I have one blog subscribers who writes me almost every week, she lives in the subtropics, so most anything will grow for her. But, as much as she wants to, she simply cannot grow things like French Tarragon or Meadowsweet, and coriander is a winter-only crop for her, because even in the shade the temperatures most of the year are just too hot for them.
The link below is a good starting point for finding out the native habitat of a plant.
Q. Alice W. of Tucson, AZ also wants help with herbs, “I often hear people say that they grow herbs inside in their kitchen during the winter. Is this very difficult?”
A. Great questions! I’ll be glad to offer some help and tips for growing herbs indoors anytime. It is not at all difficult to grow a wonderful selection of herbs indoors any time of the year, including the winter months! Many gardeners like to start their herbs from seed but I think that the simplest thing to do is to purchase 4-inch transplants and re-pot them into larger containers, say 8-inch pots. I find that the 8-inch terracotta pots are not only the perfect size for my indoor herbs but the color contrast is both beautiful and traditional, but you can use any pots you wish.
Herbs that are easy to grow in pots indoors include: anise, basil, bergamot, borage, caraway, chamomile, chervil, chives, coriander, dill, lemon balm, lemon grass, marigold, marjoram, nasturtium, parsley, peppermint, rosemary, sage, summer savory, and thyme.
Annual herbs can be started fresh from seed in fall. Sow the seed in 3- to 4-inch pots so they will have room to grow through the winter. Annual herbs include: anise, basil, borage, chamomile, chervil, coriander, dill, fennel, pot marigold, sweet marjoram, and summer savory.
Perennial herbs like sage, chives, and rosemary can be started from cuttings or division. Take 4-inch long cuttings and root them individually in 4-inch pots. Cuttings should be taken from new growth areas for best results. The most important thing to remember here, is to keep those cuttings moist. That way you really encourage its roots to grow.
Perennial or annual herbs growing in garden soil in the summer can be potted up for winter indoors. Leave the plants in their new pots outdoors in a shady spot for at least a week before bringing them indoors; this will allow them to adjust to the change in light. Be sure to pot up herbs into containers large enough to accommodate their root system and any potential growth you may want from them.
Herbs growing in containers all year long can easily be moved indoors when winter comes. Again, be sure to help them adjust to the change in light by setting them in the shade for a week before bring them indoors.
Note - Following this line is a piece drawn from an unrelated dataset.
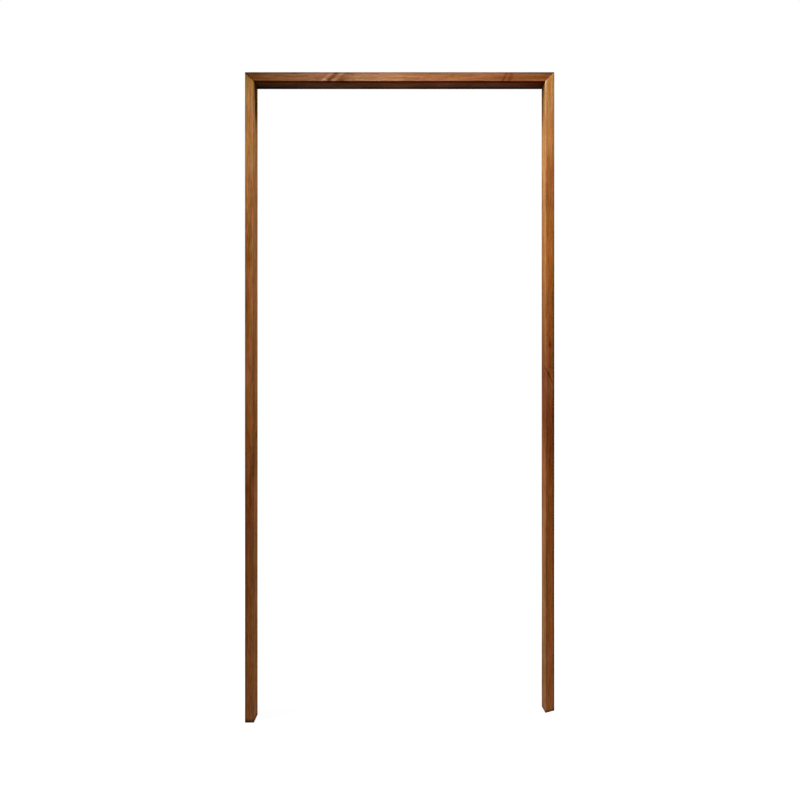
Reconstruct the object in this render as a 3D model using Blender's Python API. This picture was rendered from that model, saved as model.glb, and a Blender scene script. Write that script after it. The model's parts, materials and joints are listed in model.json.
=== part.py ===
"""Mitred MDF door frame with a stained-wood finish.

Two jambs and a head share one rebated section and meet in mitred corners. Two fluted dowels line up
each corner, and two countersunk screws draw it tight, driven through the wall side of the jamb into the
end of the head. The face seen from the room looks to -Y, the door leaf closes into the rebate on the +Y
side, and +Z is up. The origin is at floor level, in the middle of the frame's width and depth.
"""

import math

import bmesh
import bpy
from mathutils import Matrix, Vector

# Overall size of the frame, in metres like every length here
OUTER_WIDTH = 0.956
OUTER_HEIGHT = 2.010

# Section of the boards
BOARD_THICKNESS = 0.028
FRAME_DEPTH = 0.132
REBATE_WIDTH = 0.036
REBATE_DEPTH = 0.010

# Rounding of the section's edges
DOORWAY_EDGE_RADIUS = 0.003
STOP_EDGE_RADIUS = 0.0015
LEAF_EDGE_RADIUS = 0.002
WALL_EDGE_RADIUS = 0.001
EDGE_ARC_STEPS = 5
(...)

This is great for me because in my area we will have several winter days each year that are incredibly mild and I can sneak my herb pots outside and treat them to a dose of direct sun!
- Light: Herbs need plenty of light each and every day. A sunny window sill that gets about 3 hours of morning light is best but the sunniest location you can find will work too. No sunny spots? In that case, you should know that herbs can also be set out under a set of fluorescent lights. You will need to set the tops of the plants very close to the fluorescent bulbs - about 6 to 8 inches away from the lights!
- Temperature: Most herbs want daytime temperatures between 60 and 70°F with cooler temperatures of 50 to 65°F at night. However, most herbs will survive at the constant temperatures that we humans like to have in our homes.
- Water: Water herbs thoroughly then allow the soil to nearly completely dry before watering again. Don’t over water. If humidity is low, spray plants with a light mist every morning or even a couple of times a day if the humidity is exceptionally low.
- Also, keep in mind that when planting in containers, you must be sure to use a lightweight potting soil. Containers must also have good drainage. Water before plants wilt, which can mean daily for small containers.
- Once again a note about light. I cannot stress enough that these herbs require three to four hours of direct morning sun and consistent moisture. Filtered light in the afternoon prolongs their life and flavor.
Many herbs can be overwintered outside, mints, oregano, and tarragon are hardy perennial herbs that can survive outdoors in winter—even under snow. However, if you want to use them fresh through the winter, divide them and pot them up. Remember to leave the newly potted herbs in a shady outdoor location for a week, then you can bring the pots indoors. Bay, rosemary, lavender, pineapple sage, and lemon verbena are tender perennials that will take some frost but their roots will be killed off outdoors if the temperature dips below 15°F.
The best protection for herbs outdoors in winter is a plant blanket or a blanket of snow. Plant blankets are made from spun poly material and can be purchased at most garden shops. Personally, I provide my outdoor herbs with a 4-inch thick blanket of mulch in the late fall December, which is when my night time temps begin to hover in the mid to low 40s. The perennial herbs that you keep outdoors in winter need protection from the drying effects of cold winter winds more than from frost and snow. Besides plant blankets you can completely cover herbs with evergreen boughs or surround them with burlap-covered frames. Small herbs can be covered with straw or leaves when the soil freezes, just be sure to remove the mulch gradually in spring.